Have a look here for example: http://www.serverwatch.com/server-tutorials/using-a-physical-hard-drive-with-a-virtualbox-vm.html - or search the VirtualBox website (which is down at the moment) for these keywords.

I use it to be able to access my Linux partition when I do some Windows work, like Adobe stuff or other things that wont run that smoothly under Wine or Virtualisation of Windows in Linux.

Also, because I often access my tower remotely - and my whole Linux hard disk is encrypted, while my Windows hard disk isnt and only has non sensitive data on it.
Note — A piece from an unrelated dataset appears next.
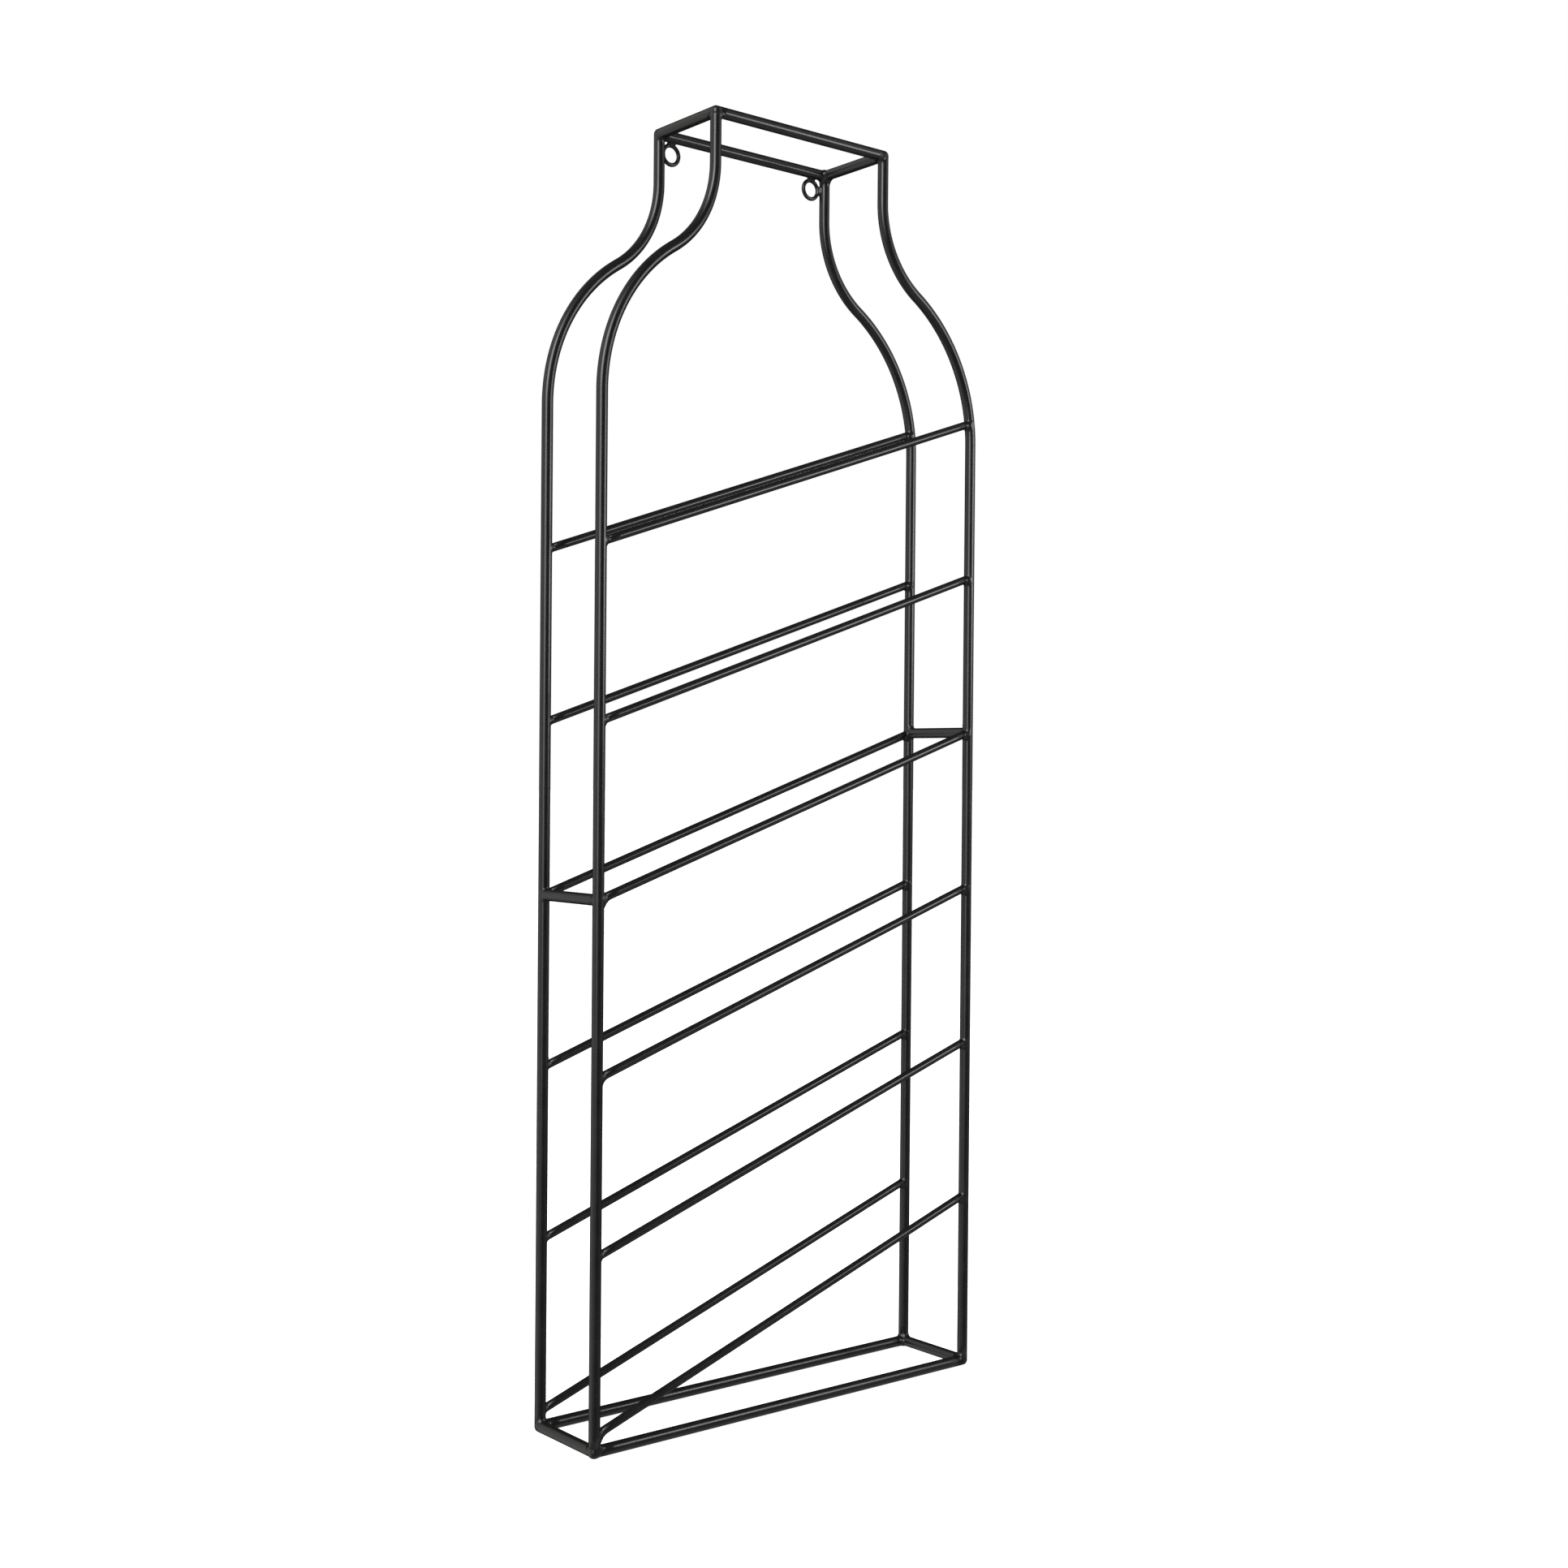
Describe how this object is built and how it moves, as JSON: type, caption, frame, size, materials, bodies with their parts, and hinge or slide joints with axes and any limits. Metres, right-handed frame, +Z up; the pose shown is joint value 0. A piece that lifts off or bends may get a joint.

So I start up Windows (the Windows entry in GRUB is preselected) log into Teamviewer, start Virtualbox and then my Linux hard disk.

In this direction - Windows -> Virtualbox -> other HD with Linux -> it is possible quite simple, because of the superiour hardware detection, on the fly, that Linux, namely Ubuntu, supports.

In the other direction, you will end up with a mess. Windows doesnt like ever changing hardware.. It could mess up your system, doesnt start at all, or even if it does, maybe tells you that your license isnt valid anymore because too much hardware changes happend too often.

That said, you want to keep Windows as preselected boot entry in GRUB, but really watch out that you select the right entry in GRUB when it runs in Virtualbox. If you have problems with lags remotely, increase your boot timeout in GRUB to be safe.